Tuesday, March 4, 2014
When did you choose to be gay?
When I found out that there was a choice, at first, I was in shock... "whaaat, there's another option????" So first I looked at my friends, saw how easy stuff was for them. Then, I looked at the gay people getting beat up around me and thought "well damn, that's what I want for myself!" ... so I chose gay.
Because I chose to be gay, I spent the first 19 years of my life living in fear.
Because I chose to be gay, my parents hated me after I told them about my choice.
If only I had chosen to take the easy social path, like all you people who chose to be straight.
I've met other people who also chose to be gay, we talk about the moment when we realized there was a choice. Sometimes we talk about when we learned about the gay lifestyle and how it limits our legal capabilities; some of us thought that hospital visitation rights were just silly and petty. Who would want family members who love you, choose gay!!!

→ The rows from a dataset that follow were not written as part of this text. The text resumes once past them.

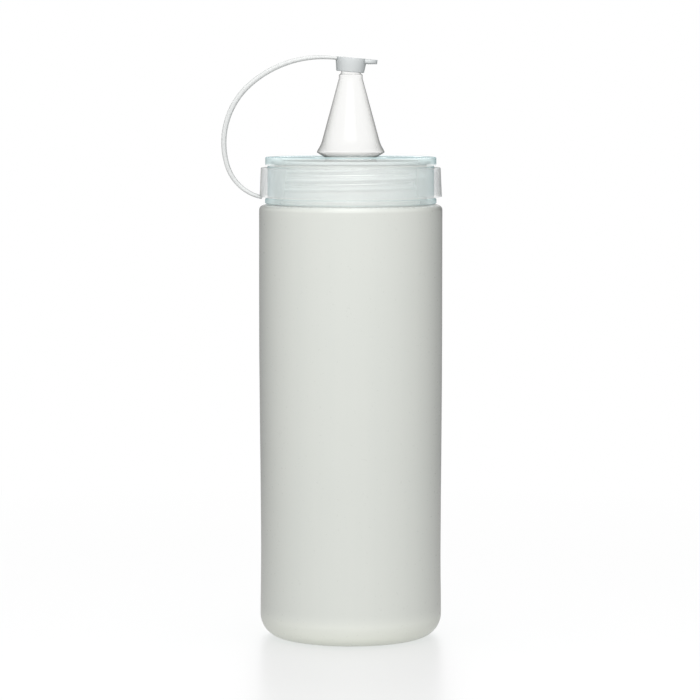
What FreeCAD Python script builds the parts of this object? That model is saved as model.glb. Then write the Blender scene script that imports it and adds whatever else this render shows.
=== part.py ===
import FreeCAD, Part
import math
import os

# A squeeze sauce bottle with a wide screw lid, a clear cone nozzle and a tip cap on a tethered strap.
#
# The frame: +Z is up along the bottle's axis, and the origin is the centre of the plane the foot rests on.
# The strap and the ring's root lie in the XZ plane, on the -X side; the tip cap's pull tab points to +X.
# All lengths are in millimetres and all angles in degrees.

Vector = FreeCAD.Vector
UP = Vector(0, 0, 1)

# ---- driving dimensions ----

# how far a cutting shape runs past what it cuts
CUT_OVERRUN = 1.0

# bottle body
BODY_RADIUS = 36.0
WAIST_RADIUS = 35.5
WAIST_Z = 34.0
STRAIGHT_FROM_Z = 125.0
HEEL_TOP_RADIUS = 35.75
HEEL_ROUNDING = 8.8
FOOT_INNER_RADIUS = 22.5
PUSH_UP = 3.0
PUSH_UP_HALFWAY = 2.25
WALL = 0.9
BASE_WALL = 1.2
SHOULDER_Z = 171.0
SHOULDER_ROUNDING = 2.2

# neck finish and its thread
NECK_RADIUS = 30.05
NECK_BORE = 28.3
NECK_TOP_Z = 187.0
NECK_FILLET = 0.6
THREAD_PITCH = 3.5
THREAD_DEPTH = 1.2
THREAD_ROOT_WIDTH = 1.9
THREAD_CREST_WIDTH = 0.8
THREAD_EMBED = 0.4
NECK_THREAD_Z = 175.3
NECK_THREAD_TURNS = 2.8
LID_THREAD_TURNS = 3.1

# screw lid: crown, barrel and lower bead, with the ring's groove between them
LID_TOP_Z = 189.7
LID_BOTTOM_Z = 171.4
LID_PLATE = 1.4
LID_BORE = 31.6
BARREL_RADIUS = 32.75
CROWN_RADIUS = 33.65
CROWN_HEIGHT = 3.4
CROWN_ROUNDING = 0.5
BEAD_RADIUS = 33.75
BEAD_HEIGHT = 2.3
NOZZLE_HOLE_RADIUS = 10.0

# seal washer between the neck's rim and the lid's plate
SEAL_INNER_RADIUS = 27.6
SEAL_OUTER_RADIUS = 31.3
SEAL_GAP = 0.05

# nozzle
SPIGOT_RADIUS = 9.95
SPIGOT_BORE = 8.8
SNAP_RADIUS = 10.6
SNAP_DEPTH = 0.9
SNAP_GAP = 0.1
SEAT_RADIUS = 10.4
BELL_RADIUS = 13.3
BELL_Z = 191.7
BELL_EDGE = 0.4
BELL_EDGE_FROM = -60.0
BELL_EDGE_TO = 30.0
BELL_FLARE_DIRECTION = (-0.5, 1.0)
CONE_FOOT_RADIUS = 11.2
CONE_FOOT_Z = 196.3
COLLAR_RADIUS = 4.65
COLLAR_Z = 220.5
COLLAR_HEIGHT = 1.5
TIP_FOOT_RADIUS = 4.0
TIP_RADIUS = 2.5
TIP_Z = 226.2
NOZZLE_WALL = 1.05
OUTLET_RADIUS = 1.5
OUTLET_LENGTH = 2.0

# tether ring, free to turn in the lid's groove
RING_BOTTOM_Z = 173.9
RING_TOP_Z = 185.6
RING_TOP_RADIUS = 35.35
RING_BOTTOM_RADIUS = 35.85
RING_BORE = 32.85
RING_WALL = 0.95
RING_TOP_LIP = 1.9
RING_BOTTOM_LIP = 1.0

# strap: three tangent arcs from the ring's lower edge, up and over to the tip cap
STRAP_START_X = -35.5
STRAP_START_Z = 174.0
STRAP_START_HEADING = 166.5
STRAP_ARCS = [(18.0, 59.0), (30.5, 66.5), (42.7, 46.5)]
STRAP_WIDTH = 4.5
STRAP_THICKNESS = 1.6
STRAP_EDGE = 0.5
STRAP_END_OVERRUN = 1.9
LOWER_HINGE_HEADING = 82.0
UPPER_HINGE_HEADING = 37.0
HINGE_GAP = 0.15

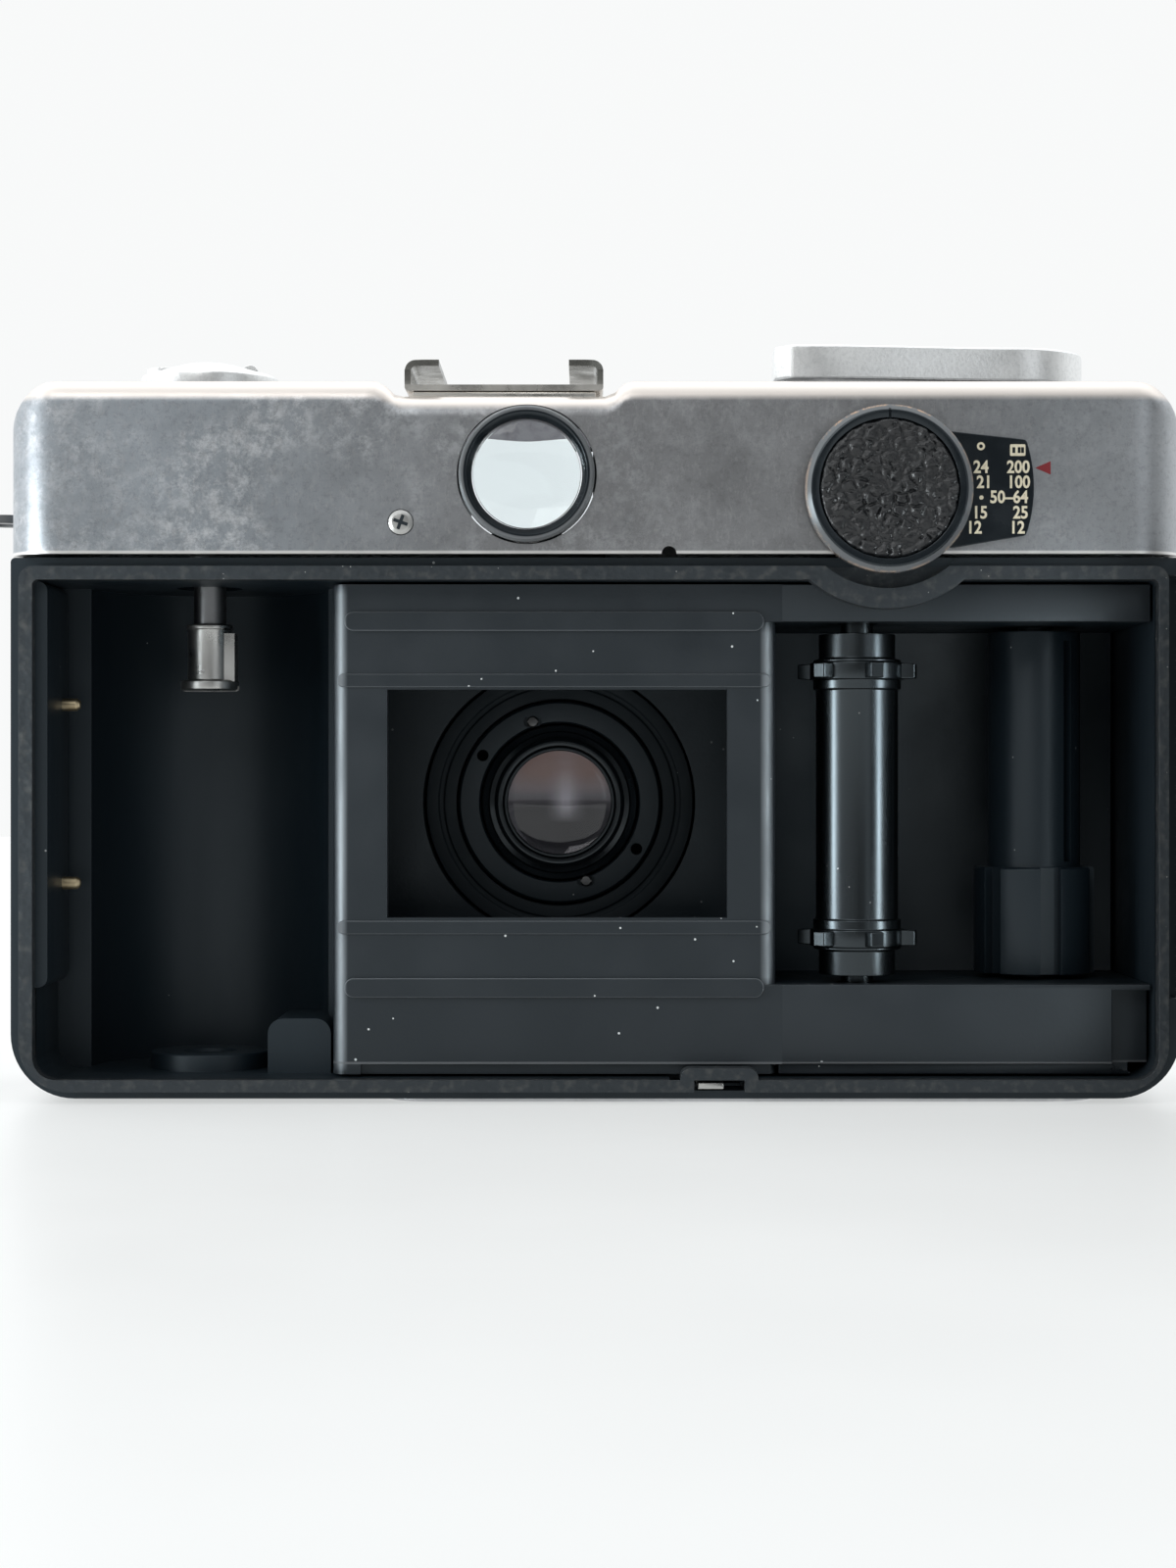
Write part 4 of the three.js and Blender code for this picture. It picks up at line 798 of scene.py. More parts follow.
def make_casting(material):
    """The tray: rounded ends, chamber walls, floor bearing and cassette stop."""
    outline = rounded_box(-BODY_SIDE, BODY_SIDE, 0.4, 56.8, 6.7, 0.5, 14)
    made = slab("body_casting", outline, BAND_Y, BODY_FRONT, "Y")
    edge = 4
    front = [(-BODY_SIDE, BAND_Y - 1), (BODY_SIDE, BAND_Y - 1)]
    front += arc(BODY_SIDE - edge, BODY_FRONT - edge, edge, 0, 90, 10)
    front += arc(edge - BODY_SIDE, BODY_FRONT - edge, edge, 90, 180, 10)
    trim(made, slab("plan", front, 0, 60))
    x0, x1, z0, z1 = CAVITY
    cut(
        made,
        slab("cavity", rounded_box(x0, x1, z0, z1, 2.4, 0.6, 8), RIM_Y - 1, 13, "Y"),
        slab("pocket", rounded_box(-22.6, 53, -14.3, 13.8, 5.3), -1, 0.9),
        disc("lens_hole", LENS, 19.8, 12, 17),
        disc("fork_hole", FORK, 3.6, 53, 58, "Z"),
        disc("sprocket_hole", SPROCKET, 2.6, 53, 58, "Z"),
        disc("bush_hole", BUSH, 5.5, -1, 3, "Z"),
        disc("release_hole", RELEASE, 2.3, -1, 3.5, "Z"),
        block("latch_slot", 7.7, 15.45, -16.1, -6, 1.24, 2.6),
        block("latch_tab_slot", 8, 15.45, -9.7, -7, -1, 2),
        block("hinge_recess", 59.4, 62, BAND_Y - 1, -12.4, 10.8, 55),
        disc("dial_dish", DIAL, DIAL_RECESS, BAND_Y - 1, BAND_Y + 0.25),
    )
    well = block("well", -59, -27.9, FORK[1], 14, 2, 55)
    cut(well, disc("roll_space", FORK, 12.9, 0, 60, "Z", 160))
    join(
        made,
        turn("bearing", [(0, 2.2), (6.4, 2.2), (6.4, 4.3), (3, 4.3), (2.6, 3.8), (0, 3.8)], FORK, soft=0.3),
        slab("stop", rounded_box(-34.8, -28.1, 2, 8.3, 0.1, 1.6, 6), -9, 3, "Y"),
        well,
        slab("lip", rounded_box(-60, -57.1, 12, 54.3, 1, steps=6), -14.9, -3, "Y"),
    )
    for low, high in ((7.6, 10), (55.2, 56.8)):
        root = BODY_SIDE - 0.6
        web = [(root, BAND_Y + 0.2), (HINGE[0] - 1.5, BAND_Y + 0.2)]
        web += arc(*HINGE, 1.5, 180, 360, 16) + [(root, HINGE[1] + 5)]
        join(made, cut(slab("knuckle", web, low, high), disc("pin_hole", HINGE, 0.9, 0, 60, "Z", 32)))
    return stand_for(soft_edges(made, 0.22), material, "body_casting")


def make_rim(material):
    """The raised ridge that fits the door's groove; it bows round the film-speed dial and over the latch."""
    x0, x1, z0, z1 = CAVITY
    made = slab("light_trap_rim", rounded_box(-59.8, 59.4, 1.25, 55.8, 5, 1.5, 14), RIM_Y, BAND_Y + 0.4, "Y")
    bow = disc("bow", DIAL, DIAL_BOW, RIM_Y, GATE_Y - 0.6)
    trim(bow, block("under_dial", DIAL[0] - 13, DIAL[0] + 13, RIM_Y - 1, GATE_Y, 50, z1 + 0.2))
    cut(made, slab("inside", rounded_box(x0, x1, z0, z1, 2.4, 0.6, 10), RIM_Y - 1, 0, "Y"))
    arch = slab("latch_arch", rounded_box(8.8, 16.85, 1.4, 3.7, 0.1, 0.95, 8), RIM_Y, -13.6, "Y")
    join(made, bow, arch)
    cut(
        made,
        disc("dial_space", DIAL, DIAL_RECESS, RIM_Y - 1, BAND_Y + 0.1),
        block("latch_mouth", 10.2, 15.45, RIM_Y - 1, -6, 1.24, 2.5),
        block("latch_travel", 7.7, 15.45, -16.1, -6, 1.24, 2.5),
    )
    return put(soft_edges(made, 0.3, segments=3), material, "camera_body", ("body_casting",))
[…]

But to answer your question: When did I choose to become gay??
It was the same time I realized that gay was an option, because if gay is an option, straight is one too. So while all my other friends were choosing to remain straight, I knew I was a bit different.
I knew I was a bit different very early on: I liked Barbies, I liked theater, I liked looking at the guys in underwear ads. And since I somehow liked all this stuff before I realized there was a choice, it seemed fitting....
.... but wait a minute......
if I liked Barbies and stuff before discovering about the possibility of a choice, then maybe I was gay before the concept of a choice was even considered.....
but if that's true.... that would mean....
that being gay is not a damn choice. It's inherent, kiddo.... just like skin color, eye color, baldness or being straight.